Hinzu komme, dass die Rolle der Lehrkräfte bei den Testungen keinesfalls so passiv ist, wie sie dargestellt werde. So seien im Vorfeld Einverständniserklärungen der Eltern einzuholen, der Ablauf
der Testung den Kindern zu erklären und die Durchführung zu beaufsichtigen. Die Basis zu alldem soll ein Erklärfilm bieten. „Es ist schon interessant, dass Lehrkräfte, die einem Kind ansonsten
noch nicht einmal ein Pflaster aufkleben dürfen und meist nur über medizinisches Laienwissen verfügen, nach einem kurzen Filmchen urplötzlich Corona-Tests anweisen und beaufsichtigen
sollen. Das sollte eher die Aufgabe von Fachpersonal sein“, ergänzt Giebel. Zudem rücke das Lehrpersonal damit in eine handelnde Rolle. Erfahrungen aus anderen undesländern hätten gezeigt, dass Lehrer sich in der Folge auch Angriffen von Corona-Leugnern ausgesetzt sahen. „Die Kollegen waren schon vor Corona am Limit, inzwischen sind sie längst darüber hinaus. Dass am Ende auch noch so etwas dazu kommt, braucht wirklich niemand“, fügt der Gewerkschafter hinzu. Überdies sei zu berücksichtigen, dass es vor allem in Förderschulen einige Kinder gebe, die aufgrund motorischer Beeinträchtigungen gar nicht in der Lage seien, einen Selbsttest eigenständig durchzuführen. Eine Lehrkraft dazu heranzuziehen, stattdessen den Test durchzuführen, sei nicht zu verantworten.

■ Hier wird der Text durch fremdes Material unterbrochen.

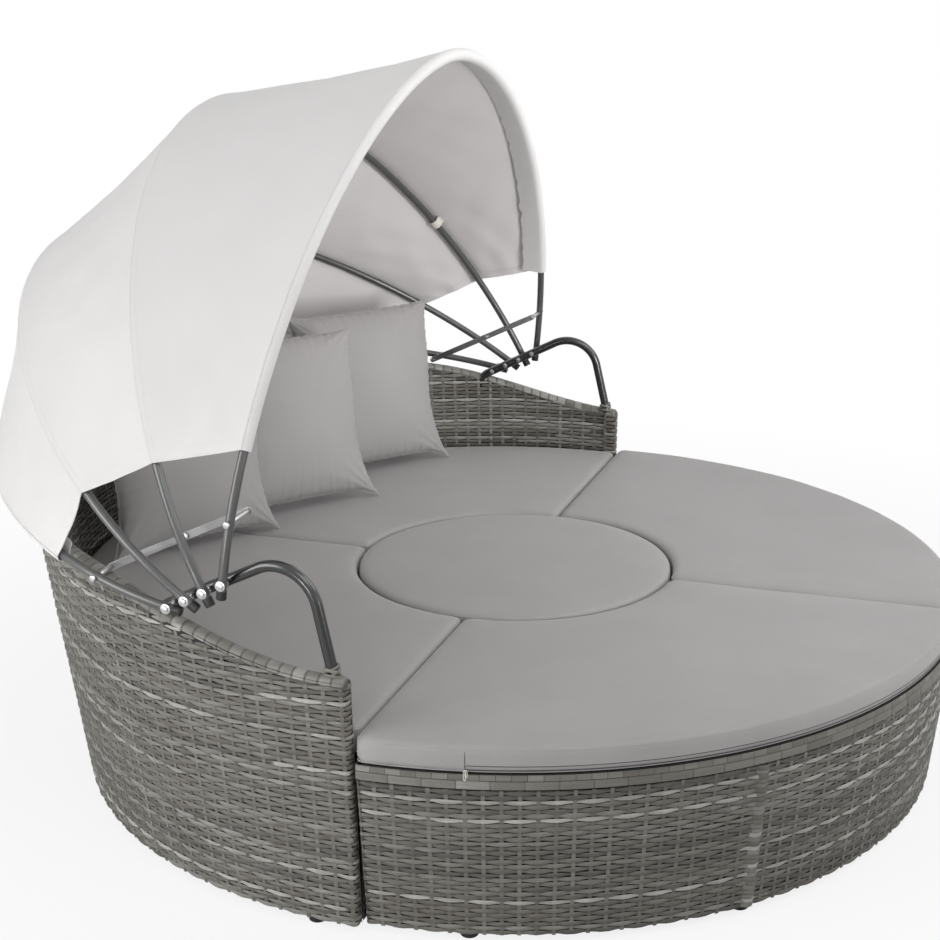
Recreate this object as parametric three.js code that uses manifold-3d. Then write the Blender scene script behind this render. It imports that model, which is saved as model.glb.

Darüber hinaus bedeute eine Testung zu Beginn des Schultags einen merklichen Unterrichtsausfall in den Fächern, die in der ersten Stunde unterrichtet werden. Dabei seien in etlichen Fällen immer dieselben Fächer betroffen, was die ohnehin schon kritische Lehrsituation noch weiter verschärfe. All diese Probleme könnten sich aus Sicht der GEW Bergstraße recht einfach vermeiden lassen, wenn die Tests nicht erst in der Schule, sondern morgens noch im Elternhaus durchgeführt würden. Dort befänden sich die Kinder in einem geschützten Raum. Bei einem positiven Test seien sie gleich in elterlicher Obhut, alle weiteren Schritte könnten in Ruhe besprochen werden, ohne dass sie eine traumatische Erfahrung vor den Augen der gesamten Klasse hätten. Überdies
bräuchten sie auch gar nicht erst den Schulweg antreten, was die Gefahr der Infektion von Mitschülern beseitige.